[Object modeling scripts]
^^^^^^^^^^^^^^^^
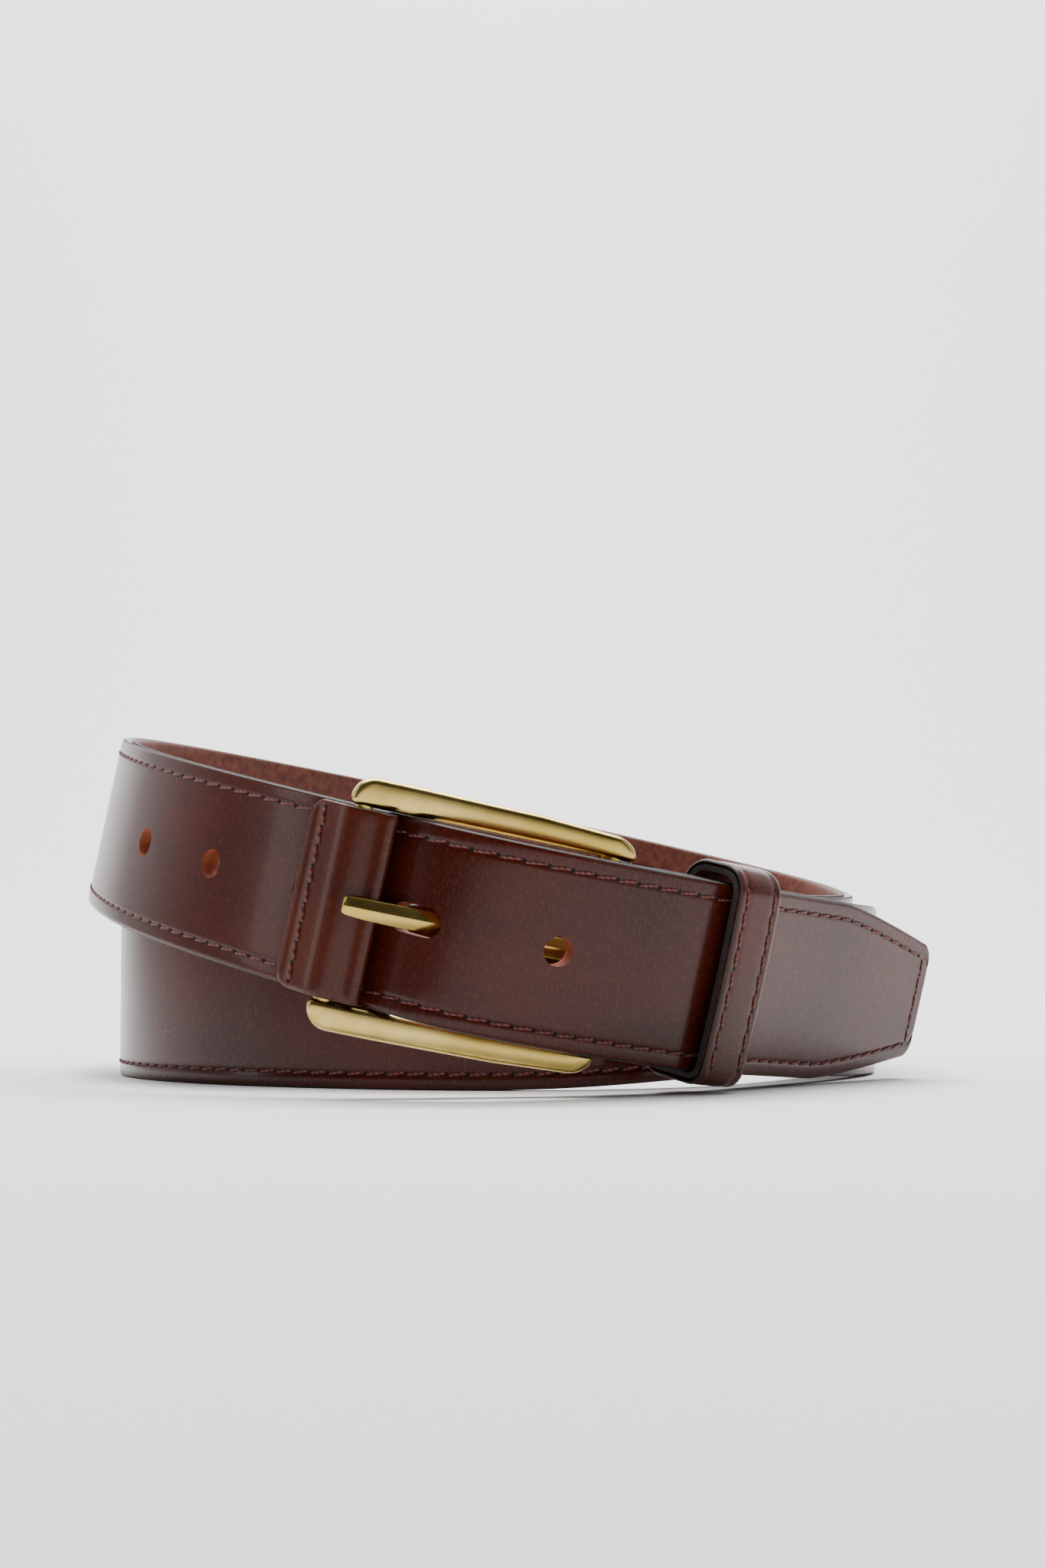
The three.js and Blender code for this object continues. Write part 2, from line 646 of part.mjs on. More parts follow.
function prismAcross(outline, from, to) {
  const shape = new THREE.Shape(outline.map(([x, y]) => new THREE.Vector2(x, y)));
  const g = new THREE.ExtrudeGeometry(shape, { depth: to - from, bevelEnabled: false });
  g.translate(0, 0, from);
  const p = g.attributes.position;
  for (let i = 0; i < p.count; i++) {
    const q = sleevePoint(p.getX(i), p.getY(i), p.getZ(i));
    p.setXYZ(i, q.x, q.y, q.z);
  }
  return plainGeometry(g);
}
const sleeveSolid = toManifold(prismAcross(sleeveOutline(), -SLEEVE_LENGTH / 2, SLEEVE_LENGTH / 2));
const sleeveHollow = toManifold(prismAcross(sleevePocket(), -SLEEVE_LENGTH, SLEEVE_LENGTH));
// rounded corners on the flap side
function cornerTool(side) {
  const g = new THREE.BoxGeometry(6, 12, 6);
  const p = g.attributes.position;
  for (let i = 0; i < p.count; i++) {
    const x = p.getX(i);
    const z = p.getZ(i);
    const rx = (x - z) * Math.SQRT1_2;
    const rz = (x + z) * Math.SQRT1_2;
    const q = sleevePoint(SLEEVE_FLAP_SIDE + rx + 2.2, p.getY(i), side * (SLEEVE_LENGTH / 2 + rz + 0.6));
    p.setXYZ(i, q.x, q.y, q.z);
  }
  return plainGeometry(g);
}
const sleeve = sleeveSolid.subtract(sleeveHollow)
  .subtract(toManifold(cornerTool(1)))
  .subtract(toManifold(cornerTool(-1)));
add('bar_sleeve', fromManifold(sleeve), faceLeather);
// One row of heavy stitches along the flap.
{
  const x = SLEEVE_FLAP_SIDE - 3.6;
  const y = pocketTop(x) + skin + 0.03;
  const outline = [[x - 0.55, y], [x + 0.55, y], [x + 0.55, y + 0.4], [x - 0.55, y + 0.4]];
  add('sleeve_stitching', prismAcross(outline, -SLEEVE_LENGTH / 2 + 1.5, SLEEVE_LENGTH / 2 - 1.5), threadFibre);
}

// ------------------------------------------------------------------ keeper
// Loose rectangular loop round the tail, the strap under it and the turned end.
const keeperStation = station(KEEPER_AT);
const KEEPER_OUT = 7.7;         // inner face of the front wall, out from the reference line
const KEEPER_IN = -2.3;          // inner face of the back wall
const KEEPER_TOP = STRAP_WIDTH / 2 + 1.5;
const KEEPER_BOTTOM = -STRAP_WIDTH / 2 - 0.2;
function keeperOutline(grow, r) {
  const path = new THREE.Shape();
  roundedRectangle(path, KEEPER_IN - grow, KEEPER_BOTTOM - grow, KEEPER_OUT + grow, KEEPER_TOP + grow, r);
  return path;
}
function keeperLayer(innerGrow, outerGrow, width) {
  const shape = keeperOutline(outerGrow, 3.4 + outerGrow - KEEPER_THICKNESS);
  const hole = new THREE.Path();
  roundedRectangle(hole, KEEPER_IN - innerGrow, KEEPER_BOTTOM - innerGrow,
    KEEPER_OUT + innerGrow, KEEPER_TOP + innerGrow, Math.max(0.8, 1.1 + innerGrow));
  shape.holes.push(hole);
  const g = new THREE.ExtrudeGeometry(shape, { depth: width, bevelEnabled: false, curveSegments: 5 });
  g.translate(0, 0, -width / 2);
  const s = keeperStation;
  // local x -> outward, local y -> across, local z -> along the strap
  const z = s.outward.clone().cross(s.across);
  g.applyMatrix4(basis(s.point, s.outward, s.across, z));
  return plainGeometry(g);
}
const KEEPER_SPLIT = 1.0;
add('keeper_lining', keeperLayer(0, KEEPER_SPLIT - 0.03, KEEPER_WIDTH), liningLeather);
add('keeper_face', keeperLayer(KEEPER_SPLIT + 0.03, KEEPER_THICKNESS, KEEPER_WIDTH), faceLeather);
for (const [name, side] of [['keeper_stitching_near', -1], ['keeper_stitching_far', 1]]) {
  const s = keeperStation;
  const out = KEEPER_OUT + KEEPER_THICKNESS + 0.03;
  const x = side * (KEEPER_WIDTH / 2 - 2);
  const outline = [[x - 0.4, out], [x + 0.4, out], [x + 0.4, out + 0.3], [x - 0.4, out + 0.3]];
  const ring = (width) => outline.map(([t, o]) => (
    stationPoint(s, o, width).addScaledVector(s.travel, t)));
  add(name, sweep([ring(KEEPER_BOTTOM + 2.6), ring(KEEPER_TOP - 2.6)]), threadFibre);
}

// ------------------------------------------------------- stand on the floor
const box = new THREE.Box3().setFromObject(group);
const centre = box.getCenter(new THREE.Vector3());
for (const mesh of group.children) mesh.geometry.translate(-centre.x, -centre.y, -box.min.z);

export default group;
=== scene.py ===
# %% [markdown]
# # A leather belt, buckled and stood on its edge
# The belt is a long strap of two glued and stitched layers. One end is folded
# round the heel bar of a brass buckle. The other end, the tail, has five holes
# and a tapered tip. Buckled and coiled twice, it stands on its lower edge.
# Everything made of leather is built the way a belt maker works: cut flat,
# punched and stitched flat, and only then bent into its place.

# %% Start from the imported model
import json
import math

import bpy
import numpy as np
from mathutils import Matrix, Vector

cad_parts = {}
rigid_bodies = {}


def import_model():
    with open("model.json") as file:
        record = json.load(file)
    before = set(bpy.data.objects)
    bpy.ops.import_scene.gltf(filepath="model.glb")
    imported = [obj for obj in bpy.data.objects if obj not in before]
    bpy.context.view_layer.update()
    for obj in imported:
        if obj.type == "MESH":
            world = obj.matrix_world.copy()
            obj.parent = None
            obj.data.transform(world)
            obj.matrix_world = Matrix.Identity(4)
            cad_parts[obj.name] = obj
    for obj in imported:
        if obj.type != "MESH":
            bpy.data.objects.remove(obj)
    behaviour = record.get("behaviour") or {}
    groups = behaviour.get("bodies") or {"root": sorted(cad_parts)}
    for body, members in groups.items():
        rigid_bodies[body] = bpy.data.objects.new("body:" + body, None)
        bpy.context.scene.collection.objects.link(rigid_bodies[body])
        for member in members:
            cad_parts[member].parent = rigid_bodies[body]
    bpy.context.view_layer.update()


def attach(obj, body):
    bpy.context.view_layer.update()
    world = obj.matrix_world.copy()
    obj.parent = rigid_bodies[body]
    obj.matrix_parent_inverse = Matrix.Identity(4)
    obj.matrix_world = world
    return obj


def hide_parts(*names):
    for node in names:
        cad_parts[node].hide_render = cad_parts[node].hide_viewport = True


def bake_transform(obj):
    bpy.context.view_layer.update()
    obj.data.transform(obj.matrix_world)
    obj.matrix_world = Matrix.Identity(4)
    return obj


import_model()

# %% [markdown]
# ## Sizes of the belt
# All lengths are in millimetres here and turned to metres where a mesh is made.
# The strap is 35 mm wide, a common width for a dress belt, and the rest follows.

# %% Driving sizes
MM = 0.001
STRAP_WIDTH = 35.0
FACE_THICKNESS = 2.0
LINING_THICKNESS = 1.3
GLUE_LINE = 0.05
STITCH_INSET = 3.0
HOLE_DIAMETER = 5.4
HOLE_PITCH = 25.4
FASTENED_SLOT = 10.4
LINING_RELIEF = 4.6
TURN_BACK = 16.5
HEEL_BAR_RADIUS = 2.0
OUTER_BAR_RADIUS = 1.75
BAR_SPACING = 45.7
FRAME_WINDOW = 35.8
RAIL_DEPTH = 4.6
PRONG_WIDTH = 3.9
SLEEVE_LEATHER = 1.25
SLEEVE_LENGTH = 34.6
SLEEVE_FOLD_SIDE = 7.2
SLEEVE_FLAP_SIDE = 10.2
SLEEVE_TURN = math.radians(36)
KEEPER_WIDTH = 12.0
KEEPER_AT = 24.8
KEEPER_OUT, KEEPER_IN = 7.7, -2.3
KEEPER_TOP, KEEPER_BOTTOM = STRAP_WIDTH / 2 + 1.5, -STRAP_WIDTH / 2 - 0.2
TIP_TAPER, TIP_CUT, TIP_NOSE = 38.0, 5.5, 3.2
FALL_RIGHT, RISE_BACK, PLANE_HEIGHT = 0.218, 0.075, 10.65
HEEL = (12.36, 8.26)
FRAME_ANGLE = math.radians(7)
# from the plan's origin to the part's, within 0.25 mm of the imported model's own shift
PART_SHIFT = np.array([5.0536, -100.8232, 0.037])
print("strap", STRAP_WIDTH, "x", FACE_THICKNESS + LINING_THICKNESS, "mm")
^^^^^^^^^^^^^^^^
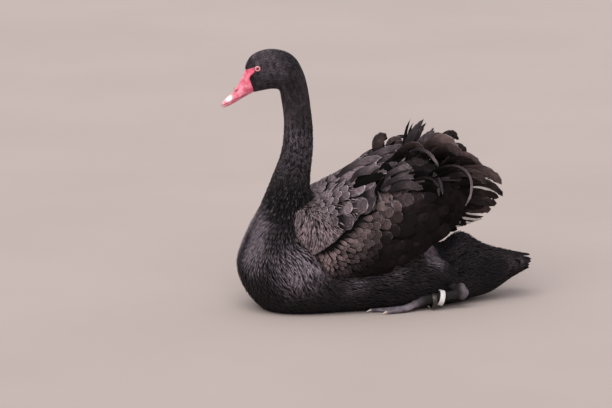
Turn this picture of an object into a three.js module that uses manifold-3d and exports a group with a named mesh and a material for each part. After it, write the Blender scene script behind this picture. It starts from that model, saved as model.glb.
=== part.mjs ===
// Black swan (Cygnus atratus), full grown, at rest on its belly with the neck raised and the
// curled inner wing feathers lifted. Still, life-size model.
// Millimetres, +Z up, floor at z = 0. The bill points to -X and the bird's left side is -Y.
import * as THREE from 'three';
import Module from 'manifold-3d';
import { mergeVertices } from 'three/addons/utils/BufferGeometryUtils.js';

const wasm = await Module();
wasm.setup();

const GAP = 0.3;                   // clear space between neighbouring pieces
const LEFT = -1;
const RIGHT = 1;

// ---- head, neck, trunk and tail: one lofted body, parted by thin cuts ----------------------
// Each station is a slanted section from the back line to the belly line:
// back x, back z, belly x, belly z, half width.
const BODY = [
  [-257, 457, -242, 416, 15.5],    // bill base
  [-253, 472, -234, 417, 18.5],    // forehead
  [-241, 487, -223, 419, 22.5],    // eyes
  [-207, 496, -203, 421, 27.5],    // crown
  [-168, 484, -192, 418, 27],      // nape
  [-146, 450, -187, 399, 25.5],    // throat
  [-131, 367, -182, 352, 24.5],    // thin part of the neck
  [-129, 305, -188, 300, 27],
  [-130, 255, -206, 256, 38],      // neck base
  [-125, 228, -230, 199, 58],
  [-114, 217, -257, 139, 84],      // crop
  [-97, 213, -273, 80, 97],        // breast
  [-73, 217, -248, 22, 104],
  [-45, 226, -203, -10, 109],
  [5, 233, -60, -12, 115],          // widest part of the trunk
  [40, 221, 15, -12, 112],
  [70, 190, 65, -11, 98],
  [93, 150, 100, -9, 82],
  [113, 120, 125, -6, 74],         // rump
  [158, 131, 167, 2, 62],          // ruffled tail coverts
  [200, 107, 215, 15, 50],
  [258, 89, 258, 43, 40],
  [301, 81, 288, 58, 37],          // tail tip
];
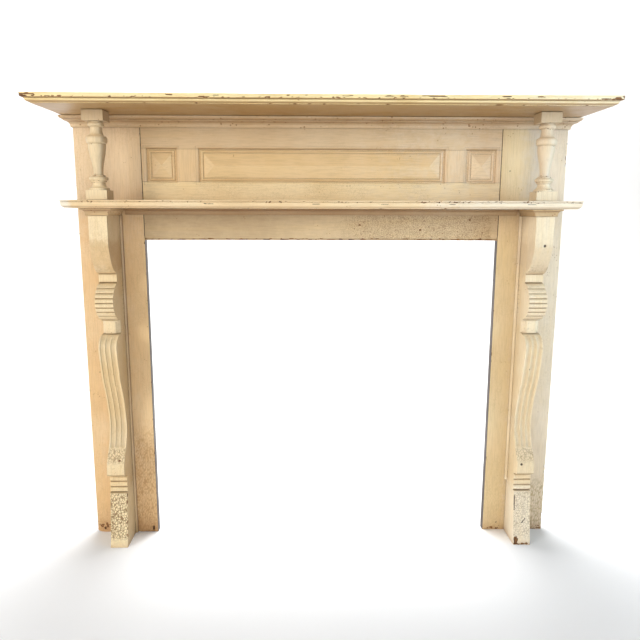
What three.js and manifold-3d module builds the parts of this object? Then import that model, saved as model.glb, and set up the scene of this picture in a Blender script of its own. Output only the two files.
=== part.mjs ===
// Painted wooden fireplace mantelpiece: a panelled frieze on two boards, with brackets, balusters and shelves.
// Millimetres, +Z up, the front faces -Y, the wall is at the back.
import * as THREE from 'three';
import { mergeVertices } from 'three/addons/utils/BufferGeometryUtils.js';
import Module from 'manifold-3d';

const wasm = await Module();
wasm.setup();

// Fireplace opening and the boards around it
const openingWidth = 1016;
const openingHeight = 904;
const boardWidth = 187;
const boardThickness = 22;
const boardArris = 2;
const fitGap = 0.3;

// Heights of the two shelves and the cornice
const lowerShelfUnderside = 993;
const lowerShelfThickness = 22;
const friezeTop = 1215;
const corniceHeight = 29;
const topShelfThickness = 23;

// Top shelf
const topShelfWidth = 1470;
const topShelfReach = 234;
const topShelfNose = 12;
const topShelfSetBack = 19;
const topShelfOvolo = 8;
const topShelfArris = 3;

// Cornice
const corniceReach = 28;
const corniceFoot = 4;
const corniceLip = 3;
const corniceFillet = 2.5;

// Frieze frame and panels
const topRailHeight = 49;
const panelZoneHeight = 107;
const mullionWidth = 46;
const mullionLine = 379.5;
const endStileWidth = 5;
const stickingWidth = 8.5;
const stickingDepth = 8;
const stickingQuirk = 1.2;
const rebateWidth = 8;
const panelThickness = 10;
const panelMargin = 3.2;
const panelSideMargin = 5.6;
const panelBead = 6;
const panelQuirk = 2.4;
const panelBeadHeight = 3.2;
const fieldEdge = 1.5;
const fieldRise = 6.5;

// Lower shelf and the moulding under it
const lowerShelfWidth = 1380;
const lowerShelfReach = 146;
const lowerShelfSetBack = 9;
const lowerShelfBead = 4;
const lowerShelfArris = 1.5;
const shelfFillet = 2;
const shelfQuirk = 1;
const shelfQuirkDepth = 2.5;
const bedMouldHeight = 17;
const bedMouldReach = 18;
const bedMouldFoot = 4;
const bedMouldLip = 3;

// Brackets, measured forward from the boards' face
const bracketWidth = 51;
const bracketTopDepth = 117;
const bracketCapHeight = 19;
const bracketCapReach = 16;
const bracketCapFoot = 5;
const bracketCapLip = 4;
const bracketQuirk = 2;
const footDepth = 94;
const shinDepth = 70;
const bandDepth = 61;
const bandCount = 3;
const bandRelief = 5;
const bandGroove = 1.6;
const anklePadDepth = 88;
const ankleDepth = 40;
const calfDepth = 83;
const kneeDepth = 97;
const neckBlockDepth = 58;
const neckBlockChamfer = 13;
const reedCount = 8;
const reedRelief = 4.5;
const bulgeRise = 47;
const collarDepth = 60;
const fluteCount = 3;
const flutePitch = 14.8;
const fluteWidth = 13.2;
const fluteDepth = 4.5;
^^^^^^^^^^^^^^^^
Write out exactly the lines from the one with "on the floor" through the one with "obj.parent = None", including both, and no others.

// ------------------------------------------------------- stand on the floor
const box = new THREE.Box3().setFromObject(group);
const centre = box.getCenter(new THREE.Vector3());
for (const mesh of group.children) mesh.geometry.translate(-centre.x, -centre.y, -box.min.z);

export default group;
=== scene.py ===
# %% [markdown]
# # A leather belt, buckled and stood on its edge
# The belt is a long strap of two glued and stitched layers. One end is folded
# round the heel bar of a brass buckle. The other end, the tail, has five holes
# and a tapered tip. Buckled and coiled twice, it stands on its lower edge.
# Everything made of leather is built the way a belt maker works: cut flat,
# punched and stitched flat, and only then bent into its place.

# %% Start from the imported model
import json
import math

import bpy
import numpy as np
from mathutils import Matrix, Vector

cad_parts = {}
rigid_bodies = {}


def import_model():
    with open("model.json") as file:
        record = json.load(file)
    before = set(bpy.data.objects)
    bpy.ops.import_scene.gltf(filepath="model.glb")
    imported = [obj for obj in bpy.data.objects if obj not in before]
    bpy.context.view_layer.update()
    for obj in imported:
        if obj.type == "MESH":
            world = obj.matrix_world.copy()
            obj.parent = None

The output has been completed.